Abstract
The increase in Internet and Internet based application, the business premises have now spread throughout the world. Due to the extreme competitions among the business, one tries to demolish other. Hence, secure product design techniques should be adopted. To protect the applications from intruder, intrusion detection system becomes utmost requirement for every organization. In intrusion detection models enormous quantity of training data is required. As a result, sophisticated algorithms and high computational resources are required. In Intrusion Detection System, to separate normal activities from abnormal activities clustering algorithms are used. To select an efficient clustering algorithm is a challenging task.

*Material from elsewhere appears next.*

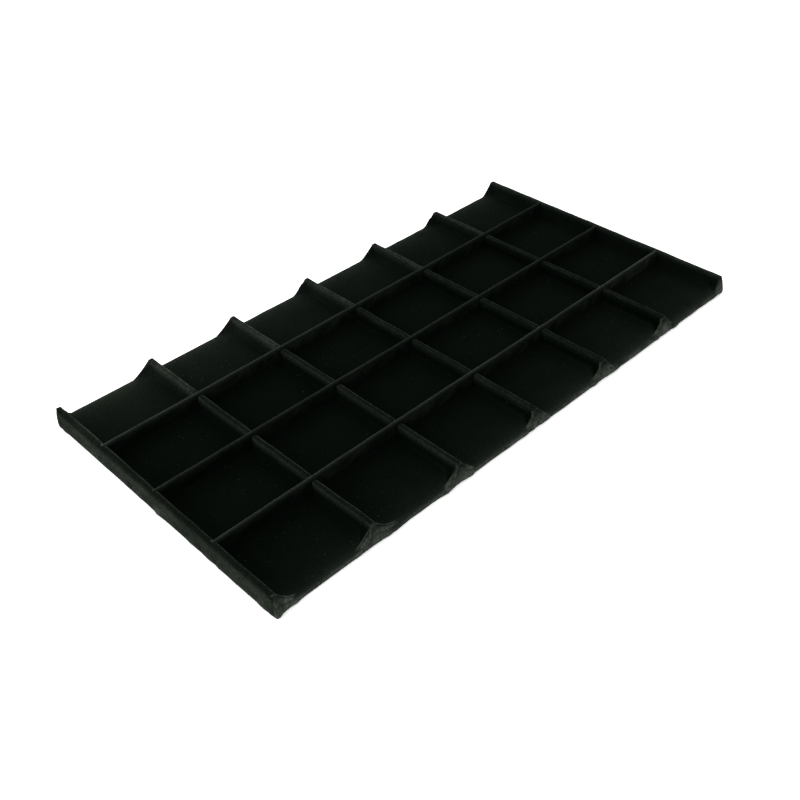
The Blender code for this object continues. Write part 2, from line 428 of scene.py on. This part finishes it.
def cloth_surface(grid):
    """The cloth's upper face as a grid of points, with how light its pile is at each, painted light and
    shade included, and how uneven.
    """
    x_lines, y_lines = column_lines(grid), row_lines(grid)
    x, y = np.meshgrid(x_lines, y_lines, indexing="ij")
    inset = grid.half_width - np.abs(y)
    long_part = long_dividers(grid, x, y)
    rib_part, tents, lean, narrow = short_ribs(grid, x, y, inset)

    heights = smooth_max(rib_part, tents, 0.6 * MM)
    heights = smooth_max(heights, long_part, 0.25 * MM)
    heights -= 0.15 * MM * np.exp(-heights / (0.3 * MM))
    heights = add_flanks(grid, x, inset, heights)

    share = np.clip(heights / grid.long_height, 0, 1)
    long_share = np.clip(long_part / grid.long_height, 0, 1)
    points = np.stack(
        [
            x - narrow + lean * share * (1 - long_share),
            y + divider_sway(grid, x, y) * long_share,
            grid.floor + heights + ripples(x, y, 3, 14 * MM) * 0.03 * MM,
        ],
        axis=-1,
    )
    tone, wear = painted_light_and_mottle(grid, x, y, inset, heights, long_part, tents)
    return points, tone, wear


def floor_painted_light(x, inset, in_front, in_back):
    """Lightness of the compartments' floors: painted shade in the middle rows, painted light towards the
    open edges, changing from left to right.
    """
    rightward = smooth_step(x, -150 * MM, 150 * MM)
    middle = 0.078 + 0.016 * rightward
    front = 0.072 + 0.035 * rightward
    front = front + 0.11 * np.exp(-inset / (11 * MM)) + 0.17 * np.exp(-inset / (1.8 * MM))
    back = 0.115 + 0.09 * np.exp(-inset / (22 * MM)) + 0.12 * np.exp(-inset / (6 * MM))
    back = (back + 0.26 * np.exp(-inset / (1.4 * MM))) * (1.08 - 0.2 * rightward)
    return middle * (1 - in_back - in_front) + front * in_front + back * in_back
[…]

In this paper, a comparison has been made between K-Means and C-Means clustering on intrusion datasets. The simulation contains all proximity measures of K-Means and C-Means clustering techniques. The accuracy of these clustering algorithms is compared using the confusion matrix. The result shows that K-Means provides better clustering accuracy in comparison with C-Means. Therefore, to design intelligent intrusion detection product K-Means is a better option.
I. INTRODUCTION
In the present day it is highly essential to design intelligence software products which can withstand zero day attacks. The innovative product development is utmost essential to every software firm. They should focus on how the product is survive in an insecure medium like the internet. Interdisciplinary concepts are required to tolerate the unusual activities. The term intrusion comprises a set of attempts to compromise the confidentiality, integrity and availability of information resources. Intrusion detection is the process of monitoring the events in the system and analyzing the network packets to or from the network. Intrusion detection system automates the process and counteract the intrusive efforts. The intrusive efforts can be caused by insiders or outsiders in the system. The intruder can be classified as clandestine, misfeasor and masquerader [1].
V. CONCLUSION
Two clustering techniques based on intrusion datasets have been reviewed in this paper. These clustering techniques with different similarity measures are implemented, evaluated and compared using intrusion datasets. The comparative study discussed here is concerned with the accuracy of each algorithm, with care being taken towards the accuracy in calculation and other performance related measures. It is found that the K-Means clustering algorithm provides better accuracy and consumes less time in comparison to C-Means clustering on these datasets.
The clustering techniques discussed here don’t have to be used alone to predict different attacks. As the initial centroids are chosen randomly, the class distribution may change or evolve on each execution. Therefore, it should be used in conjunction with other data mining algorithms for better accuracy.